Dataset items
= = = = = = =

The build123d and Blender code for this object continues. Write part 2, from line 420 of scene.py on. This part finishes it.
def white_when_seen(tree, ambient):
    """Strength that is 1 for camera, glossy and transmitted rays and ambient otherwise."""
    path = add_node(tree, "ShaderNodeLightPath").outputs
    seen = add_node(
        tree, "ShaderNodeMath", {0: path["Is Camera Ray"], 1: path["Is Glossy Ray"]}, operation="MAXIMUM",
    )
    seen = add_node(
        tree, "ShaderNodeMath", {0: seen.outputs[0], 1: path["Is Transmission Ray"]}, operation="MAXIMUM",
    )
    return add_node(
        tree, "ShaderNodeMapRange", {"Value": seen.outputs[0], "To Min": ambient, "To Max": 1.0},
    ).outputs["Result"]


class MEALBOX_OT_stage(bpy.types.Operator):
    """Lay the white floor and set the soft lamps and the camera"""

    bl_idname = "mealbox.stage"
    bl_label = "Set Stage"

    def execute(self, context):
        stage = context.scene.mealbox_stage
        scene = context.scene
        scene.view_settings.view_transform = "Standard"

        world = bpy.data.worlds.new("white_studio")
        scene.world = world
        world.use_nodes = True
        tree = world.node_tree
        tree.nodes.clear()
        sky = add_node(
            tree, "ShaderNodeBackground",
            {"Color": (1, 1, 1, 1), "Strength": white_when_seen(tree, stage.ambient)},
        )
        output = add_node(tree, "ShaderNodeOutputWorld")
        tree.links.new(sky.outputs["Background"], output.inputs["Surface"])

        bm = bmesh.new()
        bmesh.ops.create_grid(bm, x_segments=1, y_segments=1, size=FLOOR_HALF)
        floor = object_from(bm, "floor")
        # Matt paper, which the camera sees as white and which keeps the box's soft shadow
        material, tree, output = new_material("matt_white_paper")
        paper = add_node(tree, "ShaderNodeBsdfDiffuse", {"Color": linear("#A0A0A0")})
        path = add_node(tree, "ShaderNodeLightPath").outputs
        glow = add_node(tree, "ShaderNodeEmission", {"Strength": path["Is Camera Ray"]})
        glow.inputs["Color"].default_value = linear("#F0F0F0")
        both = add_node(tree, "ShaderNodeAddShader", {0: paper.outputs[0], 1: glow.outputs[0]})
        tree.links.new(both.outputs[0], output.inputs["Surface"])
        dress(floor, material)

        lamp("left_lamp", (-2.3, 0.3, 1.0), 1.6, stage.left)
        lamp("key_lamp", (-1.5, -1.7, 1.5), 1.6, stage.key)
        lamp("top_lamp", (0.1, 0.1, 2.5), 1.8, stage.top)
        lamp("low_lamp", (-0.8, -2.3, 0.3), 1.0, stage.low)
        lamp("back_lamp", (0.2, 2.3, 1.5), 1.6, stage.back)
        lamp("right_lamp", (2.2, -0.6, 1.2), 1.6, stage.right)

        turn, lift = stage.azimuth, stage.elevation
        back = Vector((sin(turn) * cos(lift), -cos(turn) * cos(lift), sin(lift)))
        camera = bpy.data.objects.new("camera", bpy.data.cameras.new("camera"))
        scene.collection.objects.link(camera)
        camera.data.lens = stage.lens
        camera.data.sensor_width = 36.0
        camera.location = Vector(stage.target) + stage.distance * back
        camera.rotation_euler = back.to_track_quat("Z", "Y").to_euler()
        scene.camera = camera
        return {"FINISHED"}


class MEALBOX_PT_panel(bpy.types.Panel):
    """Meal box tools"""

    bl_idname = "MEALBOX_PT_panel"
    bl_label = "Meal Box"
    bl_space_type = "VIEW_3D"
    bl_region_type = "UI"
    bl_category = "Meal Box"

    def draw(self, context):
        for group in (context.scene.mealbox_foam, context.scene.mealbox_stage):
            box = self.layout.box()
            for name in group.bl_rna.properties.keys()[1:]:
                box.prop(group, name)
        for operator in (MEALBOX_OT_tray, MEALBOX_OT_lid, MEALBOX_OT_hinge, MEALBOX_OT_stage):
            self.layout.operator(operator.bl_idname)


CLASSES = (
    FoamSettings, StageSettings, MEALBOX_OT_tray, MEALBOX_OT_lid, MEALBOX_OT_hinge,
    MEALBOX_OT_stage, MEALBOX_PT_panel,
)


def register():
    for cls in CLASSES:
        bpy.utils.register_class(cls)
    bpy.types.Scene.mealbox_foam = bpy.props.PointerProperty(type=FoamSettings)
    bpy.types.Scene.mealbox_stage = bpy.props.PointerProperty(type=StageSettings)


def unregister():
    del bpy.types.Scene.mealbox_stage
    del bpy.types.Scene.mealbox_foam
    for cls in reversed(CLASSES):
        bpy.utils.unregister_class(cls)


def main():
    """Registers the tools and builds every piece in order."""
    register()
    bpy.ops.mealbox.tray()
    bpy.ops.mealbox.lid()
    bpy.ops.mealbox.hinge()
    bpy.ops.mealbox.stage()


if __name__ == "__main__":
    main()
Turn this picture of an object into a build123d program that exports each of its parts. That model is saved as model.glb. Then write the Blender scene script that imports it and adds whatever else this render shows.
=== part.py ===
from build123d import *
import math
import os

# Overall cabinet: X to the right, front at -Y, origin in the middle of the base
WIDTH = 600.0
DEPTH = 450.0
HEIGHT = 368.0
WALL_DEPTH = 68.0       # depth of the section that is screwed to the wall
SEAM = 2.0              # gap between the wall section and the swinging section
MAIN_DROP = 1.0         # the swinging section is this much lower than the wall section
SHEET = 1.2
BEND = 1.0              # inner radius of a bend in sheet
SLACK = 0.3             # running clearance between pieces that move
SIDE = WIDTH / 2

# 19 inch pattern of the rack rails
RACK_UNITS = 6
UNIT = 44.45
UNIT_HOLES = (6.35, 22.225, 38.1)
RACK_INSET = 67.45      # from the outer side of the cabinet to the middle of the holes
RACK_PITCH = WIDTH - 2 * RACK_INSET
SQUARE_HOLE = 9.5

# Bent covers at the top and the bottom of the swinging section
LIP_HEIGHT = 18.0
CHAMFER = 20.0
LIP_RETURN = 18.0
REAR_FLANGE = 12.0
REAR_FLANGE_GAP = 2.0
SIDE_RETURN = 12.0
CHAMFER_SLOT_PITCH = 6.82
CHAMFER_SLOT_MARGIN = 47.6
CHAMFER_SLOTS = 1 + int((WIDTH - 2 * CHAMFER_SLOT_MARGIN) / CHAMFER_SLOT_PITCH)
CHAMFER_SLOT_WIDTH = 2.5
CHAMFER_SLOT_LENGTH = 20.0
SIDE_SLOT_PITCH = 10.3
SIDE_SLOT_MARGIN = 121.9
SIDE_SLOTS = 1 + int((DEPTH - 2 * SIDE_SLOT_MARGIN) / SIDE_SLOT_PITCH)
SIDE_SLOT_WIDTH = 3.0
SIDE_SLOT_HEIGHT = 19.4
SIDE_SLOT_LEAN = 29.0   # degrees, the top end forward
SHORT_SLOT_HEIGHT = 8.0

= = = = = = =

#### TASK TO COMPLETE:
All of the material above needs to be retyped word for word.

#### TASK RESULT:
The build123d and Blender code for this object continues. Write part 2, from line 420 of scene.py on. This part finishes it.
def white_when_seen(tree, ambient):
    """Strength that is 1 for camera, glossy and transmitted rays and ambient otherwise."""
    path = add_node(tree, "ShaderNodeLightPath").outputs
    seen = add_node(
        tree, "ShaderNodeMath", {0: path["Is Camera Ray"], 1: path["Is Glossy Ray"]}, operation="MAXIMUM",
    )
    seen = add_node(
        tree, "ShaderNodeMath", {0: seen.outputs[0], 1: path["Is Transmission Ray"]}, operation="MAXIMUM",
    )
    return add_node(
        tree, "ShaderNodeMapRange", {"Value": seen.outputs[0], "To Min": ambient, "To Max": 1.0},
    ).outputs["Result"]


class MEALBOX_OT_stage(bpy.types.Operator):
    """Lay the white floor and set the soft lamps and the camera"""

    bl_idname = "mealbox.stage"
    bl_label = "Set Stage"

    def execute(self, context):
        stage = context.scene.mealbox_stage
        scene = context.scene
        scene.view_settings.view_transform = "Standard"

        world = bpy.data.worlds.new("white_studio")
        scene.world = world
        world.use_nodes = True
        tree = world.node_tree
        tree.nodes.clear()
        sky = add_node(
            tree, "ShaderNodeBackground",
            {"Color": (1, 1, 1, 1), "Strength": white_when_seen(tree, stage.ambient)},
        )
        output = add_node(tree, "ShaderNodeOutputWorld")
        tree.links.new(sky.outputs["Background"], output.inputs["Surface"])

        bm = bmesh.new()
        bmesh.ops.create_grid(bm, x_segments=1, y_segments=1, size=FLOOR_HALF)
        floor = object_from(bm, "floor")
        # Matt paper, which the camera sees as white and which keeps the box's soft shadow
        material, tree, output = new_material("matt_white_paper")
        paper = add_node(tree, "ShaderNodeBsdfDiffuse", {"Color": linear("#A0A0A0")})
        path = add_node(tree, "ShaderNodeLightPath").outputs
        glow = add_node(tree, "ShaderNodeEmission", {"Strength": path["Is Camera Ray"]})
        glow.inputs["Color"].default_value = linear("#F0F0F0")
        both = add_node(tree, "ShaderNodeAddShader", {0: paper.outputs[0], 1: glow.outputs[0]})
        tree.links.new(both.outputs[0], output.inputs["Surface"])
        dress(floor, material)

        lamp("left_lamp", (-2.3, 0.3, 1.0), 1.6, stage.left)
        lamp("key_lamp", (-1.5, -1.7, 1.5), 1.6, stage.key)
        lamp("top_lamp", (0.1, 0.1, 2.5), 1.8, stage.top)
        lamp("low_lamp", (-0.8, -2.3, 0.3), 1.0, stage.low)
        lamp("back_lamp", (0.2, 2.3, 1.5), 1.6, stage.back)
        lamp("right_lamp", (2.2, -0.6, 1.2), 1.6, stage.right)

        turn, lift = stage.azimuth, stage.elevation
        back = Vector((sin(turn) * cos(lift), -cos(turn) * cos(lift), sin(lift)))
        camera = bpy.data.objects.new("camera", bpy.data.cameras.new("camera"))
        scene.collection.objects.link(camera)
        camera.data.lens = stage.lens
        camera.data.sensor_width = 36.0
        camera.location = Vector(stage.target) + stage.distance * back
        camera.rotation_euler = back.to_track_quat("Z", "Y").to_euler()
        scene.camera = camera
        return {"FINISHED"}


class MEALBOX_PT_panel(bpy.types.Panel):
    """Meal box tools"""

    bl_idname = "MEALBOX_PT_panel"
    bl_label = "Meal Box"
    bl_space_type = "VIEW_3D"
    bl_region_type = "UI"
    bl_category = "Meal Box"

    def draw(self, context):
        for group in (context.scene.mealbox_foam, context.scene.mealbox_stage):
            box = self.layout.box()
            for name in group.bl_rna.properties.keys()[1:]:
                box.prop(group, name)
        for operator in (MEALBOX_OT_tray, MEALBOX_OT_lid, MEALBOX_OT_hinge, MEALBOX_OT_stage):
            self.layout.operator(operator.bl_idname)


CLASSES = (
    FoamSettings, StageSettings, MEALBOX_OT_tray, MEALBOX_OT_lid, MEALBOX_OT_hinge,
    MEALBOX_OT_stage, MEALBOX_PT_panel,
)


def register():
    for cls in CLASSES:
        bpy.utils.register_class(cls)
    bpy.types.Scene.mealbox_foam = bpy.props.PointerProperty(type=FoamSettings)
    bpy.types.Scene.mealbox_stage = bpy.props.PointerProperty(type=StageSettings)


def unregister():
    del bpy.types.Scene.mealbox_stage
    del bpy.types.Scene.mealbox_foam
    for cls in reversed(CLASSES):
        bpy.utils.unregister_class(cls)


def main():
    """Registers the tools and builds every piece in order."""
    register()
    bpy.ops.mealbox.tray()
    bpy.ops.mealbox.lid()
    bpy.ops.mealbox.hinge()
    bpy.ops.mealbox.stage()


if __name__ == "__main__":
    main()
Turn this picture of an object into a build123d program that exports each of its parts. That model is saved as model.glb. Then write the Blender scene script that imports it and adds whatever else this render shows.
=== part.py ===
from build123d import *
import math
import os

# Overall cabinet: X to the right, front at -Y, origin in the middle of the base
WIDTH = 600.0
DEPTH = 450.0
HEIGHT = 368.0
WALL_DEPTH = 68.0       # depth of the section that is screwed to the wall
SEAM = 2.0              # gap between the wall section and the swinging section
MAIN_DROP = 1.0         # the swinging section is this much lower than the wall section
SHEET = 1.2
BEND = 1.0              # inner radius of a bend in sheet
SLACK = 0.3             # running clearance between pieces that move
SIDE = WIDTH / 2

# 19 inch pattern of the rack rails
RACK_UNITS = 6
UNIT = 44.45
UNIT_HOLES = (6.35, 22.225, 38.1)
RACK_INSET = 67.45      # from the outer side of the cabinet to the middle of the holes
RACK_PITCH = WIDTH - 2 * RACK_INSET
SQUARE_HOLE = 9.5

# Bent covers at the top and the bottom of the swinging section
LIP_HEIGHT = 18.0
CHAMFER = 20.0
LIP_RETURN = 18.0
REAR_FLANGE = 12.0
REAR_FLANGE_GAP = 2.0
SIDE_RETURN = 12.0
CHAMFER_SLOT_PITCH = 6.82
CHAMFER_SLOT_MARGIN = 47.6
CHAMFER_SLOTS = 1 + int((WIDTH - 2 * CHAMFER_SLOT_MARGIN) / CHAMFER_SLOT_PITCH)
CHAMFER_SLOT_WIDTH = 2.5
CHAMFER_SLOT_LENGTH = 20.0
SIDE_SLOT_PITCH = 10.3
SIDE_SLOT_MARGIN = 121.9
SIDE_SLOTS = 1 + int((DEPTH - 2 * SIDE_SLOT_MARGIN) / SIDE_SLOT_PITCH)
SIDE_SLOT_WIDTH = 3.0
SIDE_SLOT_HEIGHT = 19.4
SIDE_SLOT_LEAN = 29.0   # degrees, the top end forward
SHORT_SLOT_HEIGHT = 8.0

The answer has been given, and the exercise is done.